The Braves would have to make it worth Miller’s while, therefore, for him to sign away one or two of his free agent years. A straight club option for 2019 likely wouldn’t be enough unless it had an easily-reachable vesting option. Corey Kluber’s extension with the Indians could be a model in this regard. The two club option years that cover what would’ve been Kluber’s first two free agent seasons can rise in value by up to $4MM based on performance escalators, turning a potential extra $27.5MM for Kluber into as much as $35.5MM over those two seasons.
Lynn’s extension paid him $7MM in 2015 and he’s owed $7.5MM in each of the next two years, while Miley’s deal escalated from $4MM last season to $6MM in 2016 and $8.75MM in 2017. If we mark Miller for $4.9MM this season, it would make sense for Atlanta to boost his salary in 2016-17 once Nick Swisher and Michael Bourn are (in all likelihood) fully off the books. So at something like $4.9MM in 2016, $7.4MM in 2017 and $9.5MM in 2018, that gets Miler to $21.8MM over three years. If there’s a 2019 club option, I would guess it would have to be in the $13MM range and, like Kluber’s contract, subject to rise via escalator bonuses.
Unlike Keuchel and Harvey (his fellow would-be arbitration record-breakers), Miller hasn’t quite shown that he’s a frontline ace.
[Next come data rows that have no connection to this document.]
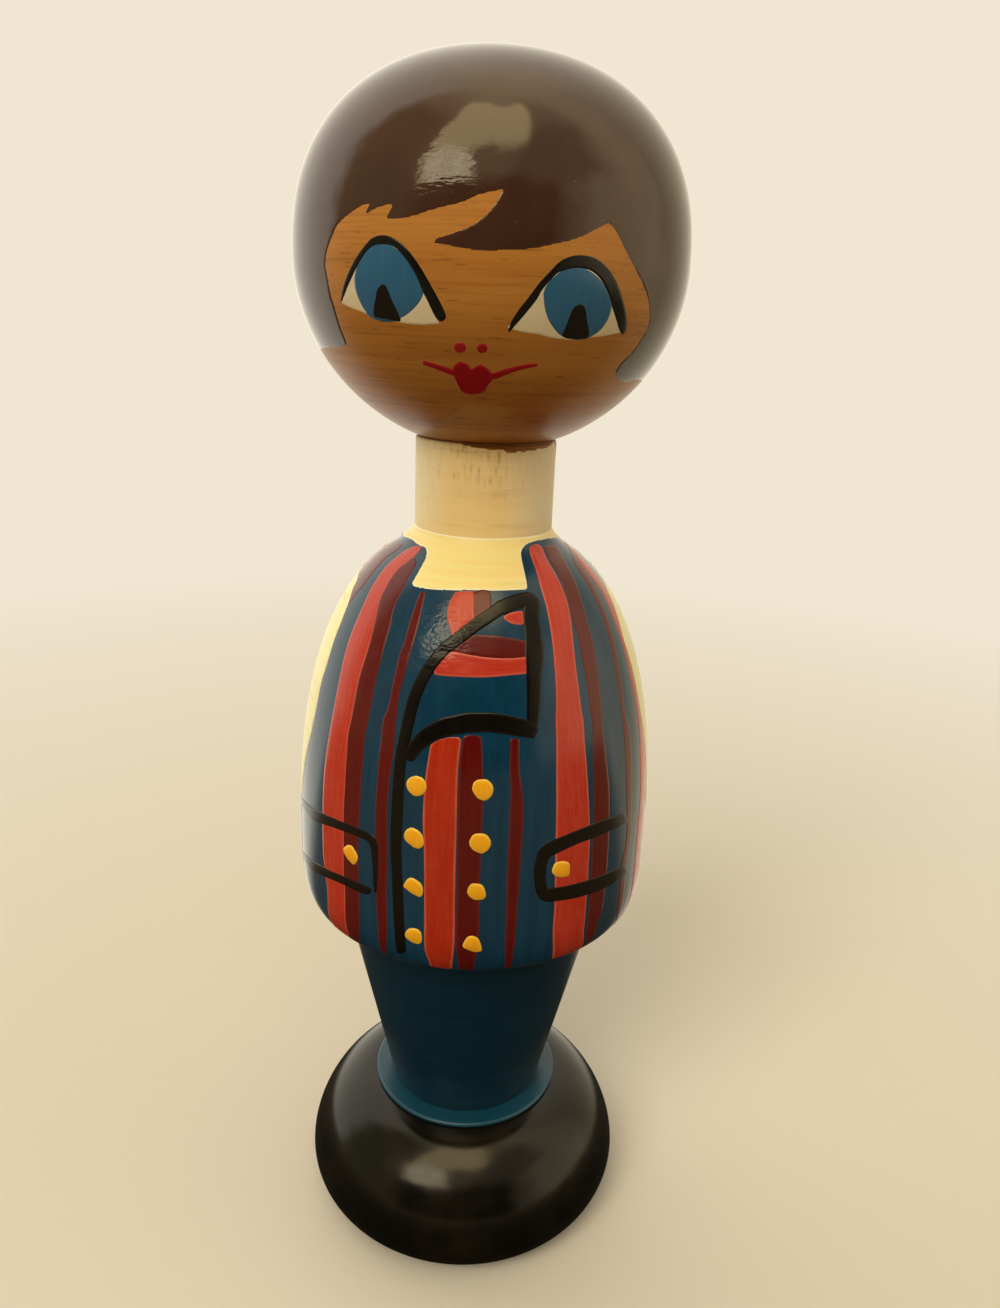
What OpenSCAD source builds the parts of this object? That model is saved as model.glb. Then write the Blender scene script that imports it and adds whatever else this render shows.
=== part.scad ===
// Turned wooden peg doll, 220 mm tall, standing on its base with its front towards -Y.
// Every piece is turned about the Z axis. Glued dowels join the base, legs, torso and neck,
// and the head turns on the smooth upper end of the neck dowel.

/* [Base] */
// Radius of the base at its widest
base_r = 32.8; // [30.5:0.1:40]
// Height of the widest circle of the base above the ground
base_widest_h = 9; // [7:0.5:12]
// Radius of the flat underside that the doll stands on
base_rest_r = 23; // [22:0.5:30]
// Radius of the flat seat on top of the dome, which carries the legs
base_seat_r = 18.5; // [12:0.1:19]
// Height of the base
base_h = 26; // [22:0.1:30]

/* [Legs] */
// Radius of the thin flange at the hem of the trousers
hem_r = 19.2; // [17:0.1:24]
// Thickness of the hem flange
hem_t = 1; // [0.6:0.1:4]
// Radius of the trousers just above the hem
ankle_r = 15.6; // [13:0.1:16.5]
// Radius of the trousers at the waist
waist_r = 26; // [18:0.5:29]
// Height of the legs, hem included
legs_h = 45.8; // [42:0.1:70]

/* [Torso] */
// Radius of the flat underside of the torso
torso_rest_r = 29.8; // [26:0.1:32]
// Radius of the torso at its widest
torso_r = 33.75; // [32.5:0.05:40]
// Height of the widest circle above the underside of the torso
torso_widest_h = 10.8; // [6:0.1:20]
// Height from the widest circle to the point that the shoulder curve runs towards
torso_rise = 62.7; // [50:0.1:90]
// Radius of the flat seat that is cut across the shoulders for the neck
shoulder_seat_r = 14.1; // [13:0.1:20]

/* [Neck] */
// Radius of the neck
neck_r = 12.4; // [9:0.1:13]
// Height of the neck
neck_h = 18.2; // [8:0.1:30]
// Radius of the flared foot of the neck
neck_foot_r = 13.9; // [13.2:0.1:14.1]
// Height of the flare at the foot of the neck
neck_foot_h = 2; // [1:0.1:5]
// Thickness of the edge of the flared foot
neck_foot_edge_t = 0.3; // [0.1:0.1:0.8]
// Rounding of the upper edge of the neck
neck_top_round = 0.5; // [0.1:0.1:1.5]

/* [Head] */
// Radius of the head at its widest
head_r = 32.8; // [26:0.05:40]
// Height of the crown above the widest circle of the head
crown_h = 30.8; // [24:0.1:40]
// Height from the widest circle down to the point that the chin curve runs towards
chin_h = 30.75; // [24:0.05:40]
// Radius of the flat seat under the head
head_seat_r = 12.1; // [9:0.1:13]

/* [Dowels] */
// Radius of the dowel between the base and the legs
foot_dowel_r = 5; // [3:0.5:7]
// Length of the foot dowel inside the base
foot_dowel_in_base = 15; // [8:0.5:17]
// Length of the foot dowel inside the legs
foot_dowel_in_legs = 15; // [8:0.5:17]
// Radius of the dowel between the legs and the torso
waist_dowel_r = 6; // [3:0.5:8]
// Length of the waist dowel inside the legs
waist_dowel_in_legs = 17; // [8:0.5:20]
// Length of the waist dowel inside the torso
waist_dowel_in_torso = 20; // [8:0.5:30]
// Radius of the long dowel through the neck
neck_dowel_r = 5; // [3:0.5:7]
// Length of the neck dowel inside the torso
neck_dowel_in_torso = 22; // [10:0.5:35]
// Length of the neck dowel inside the head, which is the spindle that the head turns on
neck_dowel_in_head = 24; // [10:0.5:40]
// Chamfer at the ends of the dowels
dowel_chamfer = 1; // [0.2:0.1:2]
// Radius of the glue flutes along the dowels
flute_r = 0.6; // [0.2:0.1:1]
// Number of glue flutes around a dowel
flute_count = 8; // [4:1:12]

/* [Fits] */
// Radial gap between a glued dowel and its bore
glue_gap = 0.05; // [0.02:0.01:0.1]
// Radial running clearance between the spindle and the head
turn_gap = 0.05; // [0.02:0.01:0.1]
// Space left at the blind end of a bore, past the end of its dowel
end_gap = 1; // [0.5:0.1:2]
// Gap between the top of the neck and the seat of the head
seat_gap = 0.15; // [0.05:0.05:0.3]

/* [Hidden] */

$fn = 120;

// How square each turned curve is: 2 gives an ellipse, more gives fuller shoulders
base_foot_power = 2.05;
base_dome_power = 1.75;
torso_rim_power = 2.4;
torso_side_power = 2.57;
neck_curve_power = 2;
chin_power = 1.97;
crown_power = 2.29;

// Straight steps that each turned curve is cut into
curve_steps = 22;
// Steps of the small curves, such as the hem's edge
small_curve_steps = 8;
// Included angle of the drill's point, which shapes the blind end of a bore
drill_angle = 118;
// How far a cutter runs past the face that it cuts
overrun = 1;

// Heights of the faces where the pieces meet
legs_z = base_h;
torso_z = legs_z + legs_h;
neck_z = torso_z + torso_widest_h + cut_height(torso_r, shoulder_seat_r, torso_rise, torso_side_power);
neck_top_z = neck_z + neck_h;
head_seat_z = neck_top_z + seat_gap;
head_widest_z = head_seat_z + cut_height(head_r, head_seat_r, chin_h, chin_power);

// Height on a curve of radius r and height h at which the radius has fallen to cut_r
function cut_height(r, cut_r, h, power) = h * pow(1 - pow(cut_r / r, power), 1 / power);

// Angle along that curve at which the radius has fallen to cut_r
function cut_angle(r, cut_r, power) = acos(pow(cut_r / r, power / 2));

// Points of a rounded corner from the upright side point to the level end point,
// or as far as the last angle. Radius is x and height is y.
function corner(side, end, power, steps, last = 90) = [
    for (i = [0:steps])
        let (a = last * i / steps)
        [
            end.x + (side.x - end.x) * pow(cos(a), 2 / power),
            side.y + (end.y - side.y) * pow(sin(a), 2 / power)
        ]
];

function reversed(points) = [for (i = [len(points) - 1:-1:0]) points[i]];

// The solid that an outline of radius and height sweeps about the Z axis
module turned(points) {
    rotate_extrude() polygon(points);
}

// The cutter for a blind bore, from its mouth at zero up to a pointed end
module bore_cutter(r, depth) {
    turned([
        [0, -overrun],
        [r, -overrun],
        [r, depth],
        [0, depth + r / tan(drill_angle / 2)]
    ]);
}

// A chamfered dowel with its lower end at zero, fluted over its glued length
module dowel(r, length, glued_length) {
    difference() {
        turned([
            [0, 0],
            [r - dowel_chamfer, 0],
            [r, dowel_chamfer],
            [r, length - dowel_chamfer],
            [r - dowel_chamfer, length],
            [0, length]
        ]);
        for (i = [0:flute_count - 1])
            rotate(360 * i / flute_count)
                translate([r, 0, -overrun])
                    cylinder(r = flute_r, h = glued_length + overrun, $fn = 32);
    }
}

module base() {
    side = [base_r, base_widest_h];
    color([0.09, 0.08, 0.07])
        difference() {
            turned(concat(
                [[0, 0]],
                reversed(corner(side, [base_rest_r, 0], base_foot_power, curve_steps)),
                corner(side, [base_seat_r, base_h], base_dome_power, curve_steps),
                [[0, base_h]]
            ));
            translate([0, 0, base_h])
                mirror([0, 0, 1])
                    bore_cutter(foot_dowel_r + glue_gap, foot_dowel_in_base + end_gap);
        }
}

module foot_dowel() {
    length = foot_dowel_in_base + foot_dowel_in_legs;
    color([0.82, 0.66, 0.44])
        translate([0, 0, legs_z - foot_dowel_in_base])
            dowel(foot_dowel_r, length, length + overrun);
}

module legs() {
    edge_r = hem_t / 2;
    hem_edge = [
        for (i = [0:2 * small_curve_steps])
            let (a = 90 * i / small_curve_steps - 90)
            [hem_r - edge_r + edge_r * cos(a), edge_r + edge_r * sin(a)]
    ];
    color([0.09, 0.24, 0.33])
        translate([0, 0, legs_z])
            difference() {
                turned(concat(
                    [[0, 0]],
                    hem_edge,
                    [[ankle_r, hem_t], [waist_r, legs_h], [0, legs_h]]
                ));
                bore_cutter(foot_dowel_r + glue_gap, foot_dowel_in_legs + end_gap);
                translate([0, 0, legs_h])
                    mirror([0, 0, 1])
                        bore_cutter(waist_dowel_r + glue_gap, waist_dowel_in_legs + end_gap);
            }
}

module waist_dowel() {
    length = waist_dowel_in_legs + waist_dowel_in_torso;
    color([0.82, 0.66, 0.44])
        translate([0, 0, torso_z - waist_dowel_in_legs])
            dowel(waist_dowel_r, length, length + overrun);
}

module torso() {
    side = [torso_r, torso_widest_h];
    shoulder_end = [0, torso_widest_h + torso_rise];
    shoulder_angle = cut_angle(torso_r, shoulder_seat_r, torso_side_power);
    color([0.12, 0.30, 0.40])
        translate([0, 0, torso_z])
            difference() {
                turned(concat(
                    [[0, 0]],
                    reversed(corner(side, [torso_rest_r, 0], torso_rim_power, curve_steps)),
                    corner(side, shoulder_end, torso_side_power, curve_steps, shoulder_angle),
                    [[0, neck_z - torso_z]]
                ));
                bore_cutter(waist_dowel_r + glue_gap, waist_dowel_in_torso + end_gap);
                translate([0, 0, neck_z - torso_z])
                    mirror([0, 0, 1])
                        bore_cutter(neck_dowel_r + glue_gap, neck_dowel_in_torso + end_gap);
            }
}

module neck_dowel() {
    glued_length = neck_dowel_in_torso + neck_h;
    color([0.82, 0.66, 0.44])
        translate([0, 0, neck_z - neck_dowel_in_torso])
            dowel(neck_dowel_r, glued_length + seat_gap + neck_dowel_in_head, glued_length);
}

module neck() {
    bore_r = neck_dowel_r + glue_gap;
    foot_edge = [neck_foot_r, neck_foot_edge_t];
    flare = corner([neck_r, neck_foot_h], foot_edge, neck_curve_power, small_curve_steps);
    top_side = [neck_r, neck_h - neck_top_round];
    top_edge = [neck_r - neck_top_round, neck_h];
    color([0.93, 0.80, 0.55])
        translate([0, 0, neck_z])
            turned(concat(
                [[bore_r, 0], [neck_foot_r, 0]],
                reversed(flare),
                corner(top_side, top_edge, neck_curve_power, small_curve_steps),
                [[bore_r, neck_h]]
            ));
}

module head() {
    side = [head_r, head_widest_z - head_seat_z];
    chin_end = [0, side.y - chin_h];
    crown_end = [0, side.y + crown_h];
    seat_angle = cut_angle(head_r, head_seat_r, chin_power);
    color([0.62, 0.38, 0.16])
        translate([0, 0, head_seat_z])
            difference() {
                turned(concat(
                    [[0, 0]],
                    reversed(corner(side, chin_end, chin_power, curve_steps, seat_angle)),
                    corner(side, crown_end, crown_power, curve_steps)
                ));
                bore_cutter(neck_dowel_r + turn_gap, neck_dowel_in_head + end_gap);
            }
}

base();
foot_dowel();
legs();
waist_dowel();
torso();
neck_dowel();
neck();
head();
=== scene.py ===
from functools import cached_property

import bmesh
import bpy
import numpy as np
from mathutils import Matrix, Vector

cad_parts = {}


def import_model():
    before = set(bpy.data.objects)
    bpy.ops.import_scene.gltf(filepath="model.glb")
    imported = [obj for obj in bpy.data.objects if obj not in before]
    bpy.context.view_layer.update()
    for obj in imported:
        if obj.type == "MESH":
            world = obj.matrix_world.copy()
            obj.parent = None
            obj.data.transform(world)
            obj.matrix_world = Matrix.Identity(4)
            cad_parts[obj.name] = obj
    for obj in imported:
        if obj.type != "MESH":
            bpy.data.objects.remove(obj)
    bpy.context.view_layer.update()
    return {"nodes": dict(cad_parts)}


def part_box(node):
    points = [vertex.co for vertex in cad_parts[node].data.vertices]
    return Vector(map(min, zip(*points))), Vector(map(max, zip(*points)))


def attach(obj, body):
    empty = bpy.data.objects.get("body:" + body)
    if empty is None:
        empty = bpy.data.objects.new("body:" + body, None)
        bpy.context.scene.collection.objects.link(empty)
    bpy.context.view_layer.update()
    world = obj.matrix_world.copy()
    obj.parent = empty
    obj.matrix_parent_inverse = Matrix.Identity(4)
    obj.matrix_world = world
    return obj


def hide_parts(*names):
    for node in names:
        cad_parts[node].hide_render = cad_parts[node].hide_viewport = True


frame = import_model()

# The doll stands on its base with its front towards -Y. Left and right are the doll's own,
# so its left is +X. A turn is an azimuth about Z in radians, 0 at the front, positive to its left.
# A length along an outline runs from the bottom of a turned piece to its top.
MM = 0.001
DEGREE = 180 / np.pi

# Camera, worked out from the perspective of the photograph
PHOTO_W, PHOTO_H = 1000, 1308
FOCAL_PX = 1000
CAMERA_DISTANCE = 179.6 * MM
CAMERA_HEIGHT = 180.5 * MM
CAMERA_TURN = np.radians(6.5)
CAMERA_DIP = np.radians(18.5)
CAMERA_PAN = np.radians(1.27)
CAMERA_ROLL = np.radians(2.31)
SENSOR_W = 36


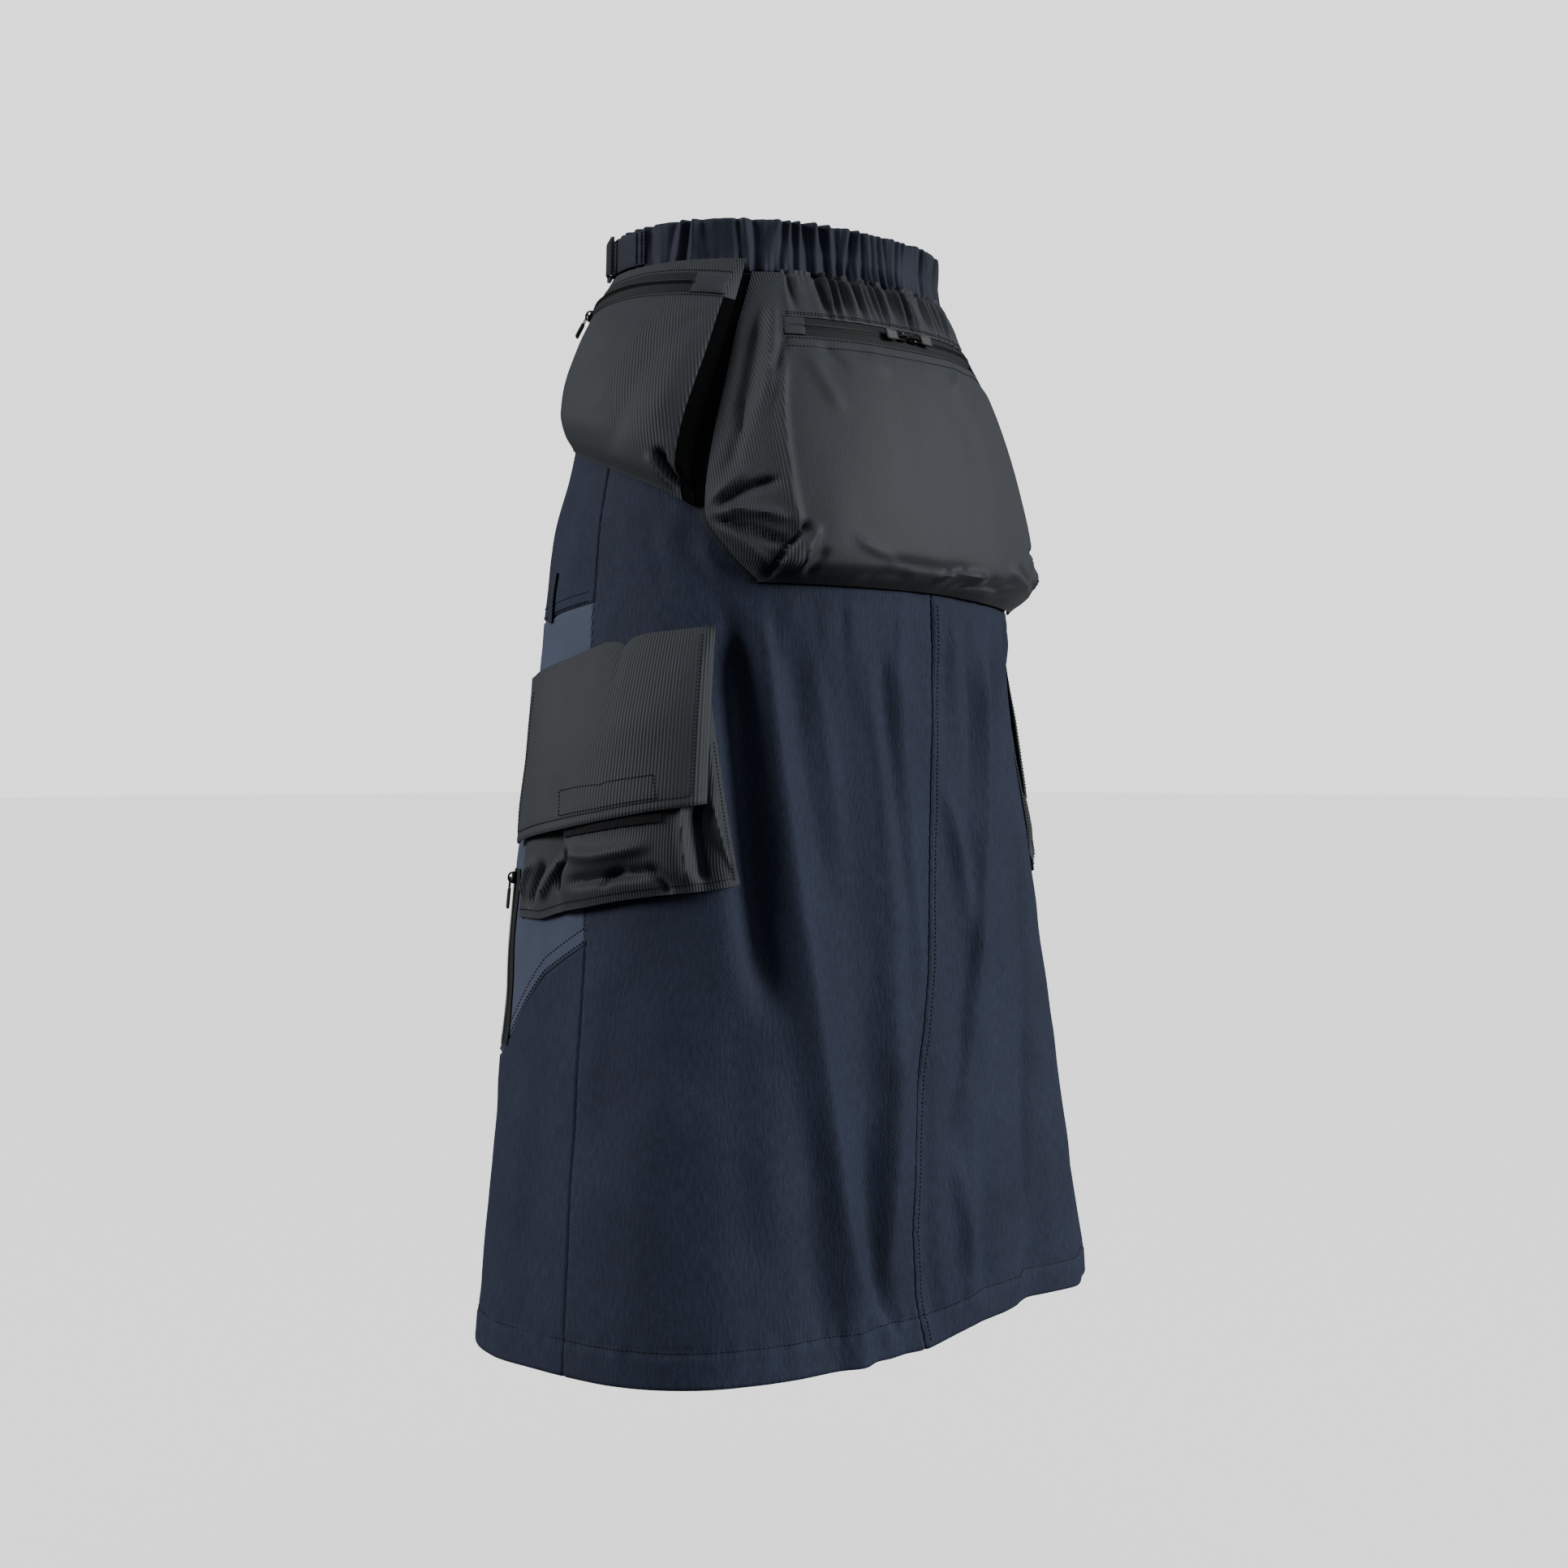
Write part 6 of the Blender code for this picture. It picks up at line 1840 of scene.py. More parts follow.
    def tape(self) -> list[bpy.types.Object]:
        """The zip's tape and teeth."""
        across = np.linspace(0.0, 1.0, 190)[None, :]
        share = np.array([-0.12, 0.0, 0.12, 0.3, 0.42, 0.5, 0.58, 0.7, 0.88, 1.0, 1.12])[:, None]
        z = lerp(BAG_ZIP_TOP, BAG_ZIP_BOTTOM, share) + 0.0 * across
        ridge = self.ridge(z)
        angle = lerp(ridge, 2.0 * BAG_MIDDLE - ridge, across)
        drop = 1.5 * smoothstep((np.abs(share - 0.5) - 0.46) / 0.05)
        lift = self.face_lift(angle, z) - 0.3 - drop + 0.5 * np.exp(-((share - 0.5) / 0.06) ** 2)
        tape = cloth_wall("back_zip_tape", FIGURE.surface(angle, z, lift), TAPE_WALL, (TAPE,))
        middle = (BAG_ZIP_TOP + BAG_ZIP_BOTTOM) / 2.0
        angle = np.linspace(46.0, 142.0, 260)
        level = np.full(angle.shape, middle)
        points = FIGURE.surface(angle, level, self.face_lift(angle, level) + 0.1)
        teeth = Zip().teeth("back_zip_teeth", points, directions(points))
        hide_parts("back_zip")
        return [tape, teeth]

    def sewing(self) -> bpy.types.Object:
        """Stitches in two rows above the zip and two rows below it."""
        rows = []
        angle = np.linspace(45.0, 143.0, 300)
        for z0, extra in ((BAG_ZIP_TOP + 2.2, 0.15), (BAG_ZIP_TOP + 3.6, 0.15)):
            z = np.full(angle.shape, z0)
            points = FIGURE.surface(angle, z, self.strip_lift(angle, z) + extra)
            rows.append((points, directions(points)))
        for z0 in (BAG_ZIP_BOTTOM - 2.4, BAG_ZIP_BOTTOM - 9.0):
            z = np.full(angle.shape, z0)
            creases = crease_height(BAG_CREASES, FIGURE, angle, z)
            lift = self.face_lift(angle, z) + creases + self.swell.at(angle, z)
            points = FIGURE.surface(angle, z, lift + 0.15)
            rows.append((points, directions(points)))
        return self.rows_of_stitches.sew("bag_stitching", rows)

    def end_tabs(self) -> list[bpy.types.Object]:
        """Folded tabs over the ends of the zip."""
        pieces = []
        for word, start, end in (("left", 44.4, 50.5), ("right", 143.6, 137.5)):
            across = np.linspace(0.0, 1.0, 10)[None, :]
            down = np.linspace(0.0, 1.0, 9)[:, None]
            z = lerp(BAG_ZIP_TOP - 0.4, BAG_ZIP_BOTTOM + 0.4, down) + 0.0 * across
            angle = lerp(start, end, across) + 0.0 * down
            side = np.minimum(across, 1.0 - across) * 12.0
            edge = np.minimum(side, np.minimum(down, 1.0 - down) * 14.0)
            lift = self.face_lift(angle, z) + 0.9 - 0.7 * np.exp(-edge)
            points = FIGURE.surface(angle, z, lift)
            piece = cloth_wall("zip_tab_" + word, points, 0.9, (CHARCOAL,))
            pieces.append(piece)
        return pieces

    def build(self) -> list[bpy.types.Object]:
        """Makes the bag.

        Returns:
            The pieces.
        """
        pieces = [self.yoke(), self.bag(), self.top_strip(), *self.tape(), self.sewing()]
        pieces += self.end_tabs()
        middle = (BAG_ZIP_TOP + BAG_ZIP_BOTTOM) / 2.0
        for word, side in (("left", -1.0), ("right", 1.0)):
            angle = self.slider_middle + side * self.slider_spread
            lift = float(self.face_lift(np.array(angle), np.array(middle))) + 2.0 * LAID_GAP
            face = face_seat(angle, middle, lift)
            along = face.along * side
            across = np.cross(face.out, along)
            seat = Seat(face.origin, along, across, face.out)
            slider = "back_slider_" + word
            pieces.append(Slider().build(slider + "_body", seat, slider))
            pieces += Slider().pull("back_pull_" + word, seat, "back_pull_" + word, 12.0, 8.4)
        return pieces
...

Don’t forget, however, that Miller is just a few years removed from being a consensus top-10 prospect, so it’s very possible that his best is yet to come. Even at Miller’s current level of production, a four-year deal that could max out in the $38-$39MM ballpark isn’t a bad price to pay for a 25-year-old who’s averaged 187 innings a year since 2013. It could end up being yet another canny John Hart extension if and when the Braves begin to turn things around.